Hollister Clothing Unfriendly To Disabled, Judge Rules In Latest Abercrombie & Fitch Outrage


Is Hollister clothing unfriendly? That’s the ruling from a federal judge in Denver, Colorado who is now reportedly considering an injunction against Abercrombie & Fitch, the parent company of Hollister LLC.

US District Judge Wiley Daniel ruled in March that about 250 of their stories violated the American With Disabilities Act. He ordered the stores to work with disability rights advocates to make them more accessible to the handicapped.

Instead, the stores have mostly made excuses. “They’re digging their heels in. They’ve been digging in their heels all the way,” said Julie Farrar, one of the plaintiffs in the case.

Farrar is confined to a wheelchair and had trouble entering one of the Colorado stores with her daughter. That was in 2009.
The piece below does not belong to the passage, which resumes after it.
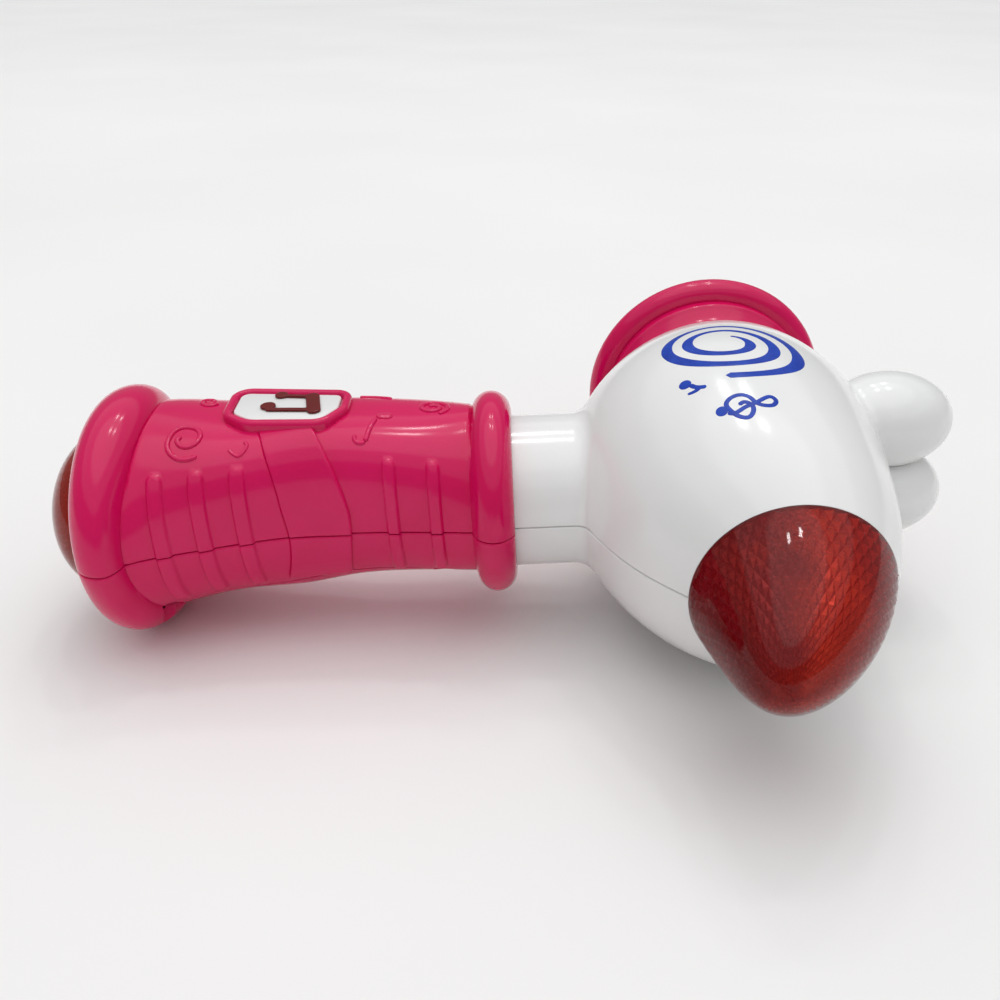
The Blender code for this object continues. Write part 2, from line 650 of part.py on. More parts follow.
def head_cavity(look, root):
    stations = [(y, r) for y, r in head_profile(-WALL) if -50 < y < 40]
    cavity = helper(turned("head_cavity", stations, MIDDLING, look, root, "Y", head_centre))
    neck = rod("neck_bore", "X", (0, 0), NECK_BORE, SPIGOT_END - 2, -20.0, look, root)
    front = rod("front_mouth", "Y", (HEAD_FRONT_X, 0.0), HEAD_MOUTH, HEAD_FRONT - 3, -44.0, look, root,
                MIDDLING)
    back = rod("back_mouth", "Y", (HEAD_BACK_X, 0.0), BELL_SPIGOT + FIT, 30.0, HEAD_BACK + 3, look, root,
               MIDDLING)
    combine(cavity, "UNION", neck, front, back, lobe(1, WALL, look, root), lobe(-1, WALL, look, root))
    posts = [rod(f"head_post_{i}", "Z", at, BOSS_RADIUS, -50.0, 50.0, look, root)
             for i, at in enumerate(HEAD_SCREWS)]
    return cut(cavity, *posts)


def head_shells(looks, root):
    white = looks["white"]
    form = head_form(white, root)
    cavity = head_cavity(white, root)
    low, high = (SPIGOT_END - 3, -60.0), (70.0, 50.0)
    for name, side in (("head_upper_shell", 1), ("head_lower_shell", -1)):
        shell = combine(half_space(name, side, low, high, white, root), "INTERSECT", form)
        cut(shell, cavity)
        for i, at in enumerate(HEAD_SCREWS):
            cut(shell, *screw_holes(f"head_screw_{i + 1}", at, side, white, root))
    for i, at in enumerate(HEAD_SCREWS):
        screw(f"head_screw_{i + 1}", at, looks["steel"], root)


def lens_profile(radius, height, steps):
    """A blunt dome: its radius falls from the base like a parabola's."""
    rises = [math.sin(math.pi / 2 * k / steps) for k in range(steps + 1)]
    return [(HEAD_FRONT - FIT - height * t, radius * max(1 - t ** 1.1, 0.0) ** 0.5) for t in rises]


def lens_centre(y):
    t = max(0.0, (HEAD_FRONT - FIT - y) / LENS_HEIGHT)
    return HEAD_FRONT_X + LENS_HEIGHT * (LENS_SAG[0] * t + LENS_SAG[1] * t * t), 0.0


def head_light(looks, root):
    outer = lens_profile(LENS_RADIUS, LENS_HEIGHT, 7)
    inner = lens_profile(HEAD_MOUTH - FIT - LENS_WALL, LENS_HEIGHT - LENS_WALL, 5)
    skirt = HEAD_MOUTH - FIT
    base = [(HEAD_FRONT - FIT, skirt), (-50.3, skirt), (-50.3, skirt - LENS_WALL)]
    turned("head_lens", [*reversed(outer), *base, *inner], MIDDLING, looks["lens"], root, "Y", lens_centre)
    board = -43.8
    at = (HEAD_FRONT_X, 0.0)
    rod("head_led_board", "Y", at, 19.0, board - 1.6, board, looks["board"], root)
    for i in range(3):
        angle = math.radians(90 + 120 * i)
        spot = (at[0] + 8.5 * math.cos(angle), 8.5 * math.sin(angle))
        led(f"head_led_{i + 1}", "Y", spot, board - 1.6 - BESIDE, -1, looks["led"], root)
    dish = ((-45.8, 13.5), (-45.8, 14.7), (-49.4, 19.3), (-50.0, 19.3), (-50.0, 18.2), (-46.6, 13.5))
    turned("head_reflector", dish, COARSE, looks["white"], root, "Y", straight(at), closed=True)


def bell_parts(looks, root):
    """The flared bell with its end bead, the slotted face in it, and the speaker behind."""
    bead_points = [(BELL_RING_Y + BELL_BEAD * math.sin(a), BELL_RING_RADIUS + BELL_BEAD * math.cos(a))
                   for a in np.radians((-62, -30, 0, 30, 57.6))]
    outer = [(37.0, BELL_SPIGOT), (HEAD_BACK + FIT, BELL_SPIGOT), (HEAD_BACK + FIT, 27.6), (47.5, 28.0),
             (51.5, 29.6), (54.5, 32.0), (57.0, 32.4)]
    face = [(BELL_FACE, BELL_RING_RADIUS - 2.4), (64.6, BELL_RECESS), (60.0, BELL_RECESS)]
    bore = [(60.0, SPEAKER_RADIUS + 0.7), (56.0, SPEAKER_RADIUS + 0.7), (56.0, 20.8), (50.0, 20.8),
            (37.0, 22.4)]
    at = straight((HEAD_BACK_X, 0.0))
    turned("bell", [*outer, *bead_points, *face, *bore], FINE, looks["pink"], root, "Y", at, closed=True)
    face_low, face_high = 60.0 + BESIDE, 62.0
    grille = rod("speaker_grille", "Y", at(0), BELL_RECESS - FIT, face_low, face_high, looks["pink"], root,
                 FINE)
    for i in range(-3, 4):
        half = math.sqrt(19.0 ** 2 - (i * 5.0) ** 2)
        x = HEAD_BACK_X + i * 5.0
        cut(grille, block(f"slot_{i + 3}", (x - 1.1, face_low - 1, -half), (x + 1.1, face_high + 1, half),
                          looks["pink"], root))
    frame = ((56.0 + BESIDE, SPEAKER_RADIUS), (57.4, SPEAKER_RADIUS), (57.4, 19.6), (54.5, 18.6),
             (49.2, 11.0), (49.2, 9.0), (48.2, 9.0), (48.2, 11.6), (53.6, 19.4), (56.0 + BESIDE, 20.4))
    turned("speaker_frame", frame, COARSE, looks["steel"], root, "Y", at, closed=True)
    magnet = ((41.0, 0), (41.0, 12.5), (48.1, 12.5), (48.1, 0))
    turned("speaker_magnet", magnet, COARSE, looks["dark"], root, "Y", at)
    cone = ((50.4, 0), (50.4, 7.0), (55.4, 17.6), (57.2, 18.8), (57.8, 18.8), (56.0, 17.2), (51.6, 8.0),
            (53.4, 5.0), (54.2, 0))
    turned("speaker_cone", cone, COARSE, looks["dark"], root, "Y", at)


# ---------------------------------------------------------------- assembly


def empty(name, at, parent=None):
    made = bpy.data.objects.new(name, None)
    bpy.context.scene.collection.objects.link(made)
    made["at_mm"] = at
    made.location = (Vector(at) - Vector(parent["at_mm"] if parent else (0, 0, 0))) * MM
    made.parent = parent
    return made


def stand(root):
    """Tips the toy as it rests, and puts the origin under the middle of its box."""
    root.rotation_euler.y = math.radians(REST_TILT)
    bpy.context.view_layer.update()
    graph = bpy.context.evaluated_depsgraph_get()
    low = np.full(3, np.inf)
    high = np.full(3, -np.inf)
    for obj in bpy.context.scene.objects:
        if obj.hide_render or obj.type == "EMPTY":
            continue
        shape = obj.evaluated_get(graph)
        mesh = shape.to_mesh()
        points = np.empty(len(mesh.vertices) * 3)
        mesh.vertices.foreach_get("co", points)
        world = np.array(shape.matrix_world)
        points = points.reshape(-1, 3) @ world[:3, :3].T + world[:3, 3]
        low = np.minimum(low, points.min(axis=0))
        high = np.maximum(high, points.max(axis=0))
        shape.to_mesh_clear()
    middle = (low + high) / 2
    root.location = (-middle[0], -middle[1], -low[2])


def main():
    clear_scene()
    looks = {
        "pink": material("pink_plastic", PINK, 0.25),
        "white": material("white_plastic", WHITE, 0.2),
        "red": material("red_insert", RED, 0.15),
        "lens": material("red_lens", RED, 0.08, transmission=0.7),
        "board": material("circuit_board", (0.03, 0.22, 0.08), 0.45),
        "dark": material("dark_parts", (0.03, 0.03, 0.035), 0.5),
        "steel": material("steel", (0.62, 0.62, 0.64), 0.3, 1.0),
        "battery": material("battery_jacket", (0.05, 0.06, 0.09), 0.35),
        "led": material("lamp_epoxy", (0.85, 0.85, 0.8), 0.1, transmission=0.5),
        "wire_red": material("red_wire", (0.6, 0.03, 0.03), 0.5),
    }
    root = empty("toy_root", (0.0, 0.0, 0.0))
    button_axis = empty("button_axis", (*BUTTON_CENTRE, BUTTON_TOP), root)
    door_axis = empty("door_axis", ((DOOR_X[0] + DOOR_X[1]) / 2, 0.0, -22.0), root)
    form, cavity = grip_shells(looks, root)
    battery_door(form, cavity, looks, door_axis)
    button(looks, button_axis)
    electronics(looks, root)
    batteries(looks, root)
    butt_light(looks, root)
    head_shells(looks, root)
    head_light(looks, root)
    bell_parts(looks, root)
    wires(looks, root)
    stand(root)


main()
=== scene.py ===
import itertools
import json
import math

import bmesh
import bpy
import numpy as np
from mathutils import Matrix, Vector

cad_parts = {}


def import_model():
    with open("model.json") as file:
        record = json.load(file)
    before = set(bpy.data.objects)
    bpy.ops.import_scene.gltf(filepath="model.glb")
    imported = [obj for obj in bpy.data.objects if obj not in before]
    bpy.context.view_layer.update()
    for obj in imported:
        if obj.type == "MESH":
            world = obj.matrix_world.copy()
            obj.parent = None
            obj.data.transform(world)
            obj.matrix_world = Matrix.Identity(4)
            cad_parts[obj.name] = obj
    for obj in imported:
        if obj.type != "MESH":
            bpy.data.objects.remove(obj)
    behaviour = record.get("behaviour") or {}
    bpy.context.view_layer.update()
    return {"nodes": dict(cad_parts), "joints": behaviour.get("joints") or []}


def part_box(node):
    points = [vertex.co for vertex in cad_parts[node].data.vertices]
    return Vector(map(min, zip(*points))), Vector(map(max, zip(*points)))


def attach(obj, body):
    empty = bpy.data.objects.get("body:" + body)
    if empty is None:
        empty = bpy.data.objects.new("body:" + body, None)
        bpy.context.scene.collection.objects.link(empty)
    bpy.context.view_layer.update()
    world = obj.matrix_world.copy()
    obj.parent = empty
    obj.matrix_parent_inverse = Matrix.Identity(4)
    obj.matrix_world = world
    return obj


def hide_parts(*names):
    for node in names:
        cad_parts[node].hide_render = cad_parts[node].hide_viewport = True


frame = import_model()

# Looks of a toy hammer with light and sound. Sizes are millimetres in the design frame, whose origin is
# where the axis of the grip (X) crosses the axis of the head (Y), with the parting plane at Z = 0.

MM = 0.001

SPLIT = 0.15  # half the gap between the upper and the lower shells
FIT = 0.3  # clearance between pieces that touch
SKIN = 2.0  # wall of the shells
RIM_ROWS = ((SPLIT, 0.28), (0.32, 0.08), (0.6, 0.0))  # (height over the parting plane, how far rounded in)

# Grip: (x, half width), (x, height of the crown), (x, depth of the keel)
GRIP_WIDTH = ((-162.5, 31.5), (-159.4, 29.9), (-156.3, 28.7), (-150, 27.0), (-140, 24.5), (-130, 22.3),
              (-120, 20.7), (-105, 20.0), (-90, 20.7), (-72, 22.5))
GRIP_CROWN = ((-162, 29.8), (-157, 29.2), (-150, 28.1), (-135, 26.6), (-115, 27.1), (-100, 26.7),
              (-85, 25.6), (-72, 25.1))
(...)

In a statement to the Associated Press today, Farrar asserted that nothing much has changed. The stores have simply put up signs telling people in wheelchairs to use a side door.

However, she said that a person in a wheelchair still can’t easily go inside: “The (side) entrances are artificial two steps up and two steps down, built to create an atmosphere for marketing purposes. That is what makes them illegal.”
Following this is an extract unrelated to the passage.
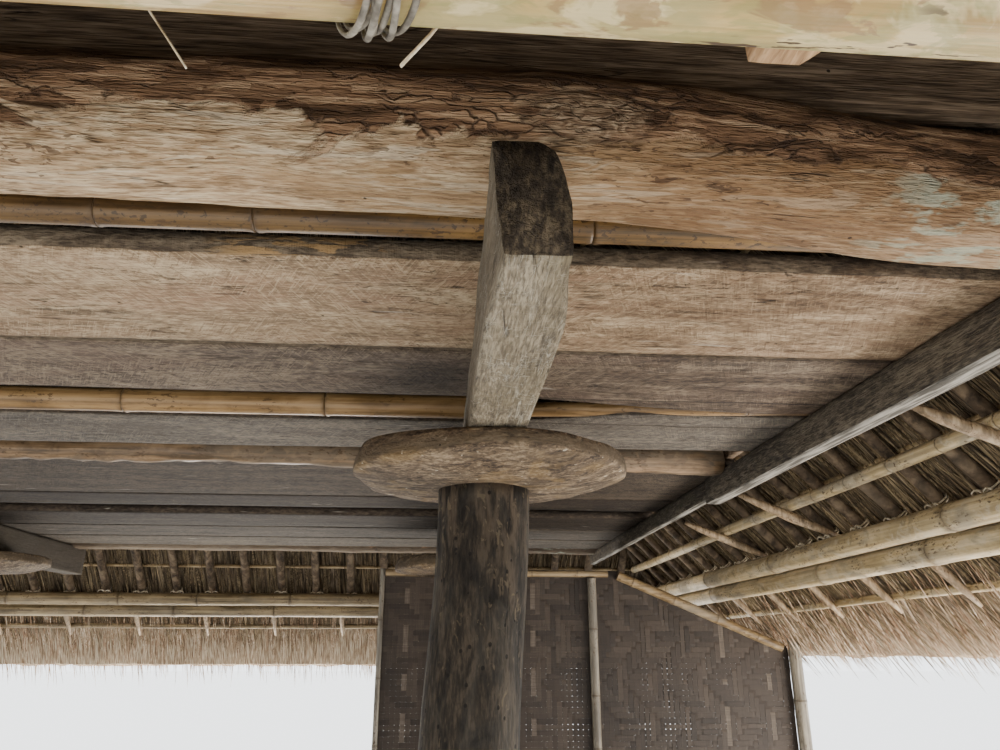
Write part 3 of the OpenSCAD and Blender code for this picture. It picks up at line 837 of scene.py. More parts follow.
f, base, height = hewn("log_wood", 0.9, ("#7f674b", "#b39878", "#d0bb9a"), "#a3845f",
                       patch_share=(0.48, 0.56), short=0.9)
wave = f.noise((5, 48, 48), 9, 0.8)
base = f.blend(f.between(wave, 0.56, 0.6, (0, 0.4)), base, paint("#d9cbb2"))
base = f.blend(f.between(wave, 0.44, 0.4, (0, 0.5)), base, paint("#866849"))
vein = f.times(f.cracks((1.6, 26, 26), 0.007, 0.8), f.between(f.noise((3, 7, 7)), 0.47, 0.56))
base = f.coat(base, vein, 0.6, "#5c4530")
nick = f.times(f.between(f.noise((26, 90, 90), 6, 0.8), 0.6, 0.62),
              f.between(f.noise((4, 8, 8), 3), 0.48, 0.58))
base = f.coat(base, nick, 0.7, "#4a3525")
base = f.blend(f.between(f.axis("X"), 1.4, 1.7, (0, 0.68)), base, paint("#a8917c"), "MULTIPLY")
# Old wood in thin flakes, each a little higher or lower, with small dark splits between
drawn = f.add("ShaderNodeVectorMath", {0: f.place, 1: f.add(
    "ShaderNodeVectorMath", {0: f.add("ShaderNodeTexNoise", {
        "Vector": f.place, "Scale": 14.0, "Detail": 6}).outputs["Color"], "Scale": 0.045},
    operation="SCALE").outputs[0]}, operation="ADD").outputs[0]
drawn = f.add("ShaderNodeMapping", {"Vector": drawn, "Scale": (15, 66, 66)}).outputs[0]
edge = f.add("ShaderNodeTexVoronoi", {"Vector": drawn, "Scale": 1}, feature="DISTANCE_TO_EDGE")
each = f.add("ShaderNodeTexVoronoi", {"Vector": drawn, "Scale": 1}, feature="F1")
level_of = f.add("ShaderNodeSeparateColor", {"Color": each.outputs["Color"]}).outputs[0]
flaky = f.between(f.noise((5, 13, 13), 5), 0.46, 0.54)
split = f.times(f.between(edge.outputs["Distance"], 0.02, 0.1, (1, 0)), flaky)
split = f.times(split, f.between(f.noise((16, 60, 60), 4, 0.8), 0.44, 0.5))
ruddy = f.tones(f.total((f.noise((3, 42, 42), 8, 0.9), 0.85), (level_of, 0.15)),
                [(0.38, "#46321f"), (0.47, "#755840"), (0.56, "#99785a"), (0.66, "#bb9d7c")])
ruddy = f.coat(ruddy, split, 0.7, "#32231a")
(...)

Earlier, she had said that in some of the stores the supposedly accessible entrances were often blocked by tables piled with merchandise.

Hollister clothing bills itself as SoCal fashion for young, hip “Dudes” and “Bettys.” Whatever you may think of someone who uses the word “SoCal” — and a lot of us don’t think much — Hollister has built a worldwide brand based on that image. The top photograph of Hollister beach boy models was taken by a fan in Hong Kong.

The disabled people who are excluded from the store by the unfriendly entrances naturally feel discriminated against. Farrar compared Hollister’s treatment of wheelchair customers to southern stores’ discrimination against African-American customers under Jim Crow.

Coming so soon after Abercrombie & Fitch CEO Mike Jeffries made it pretty clear that he doesn’t want fat people shopping in his stores, Hollister’s refusal to comply with the federal judge’s court order starts to look like a pattern.

The company filed a response to the judge on Friday which said that it would be too expensive to re-do the Hollister store entrances and that the judge should reschedule a new hearing to figure out a compromise.

What do you think? In my opinion the Abercrombie & Fitch and Hollister clothing companies do sound pretty darn unfriendly.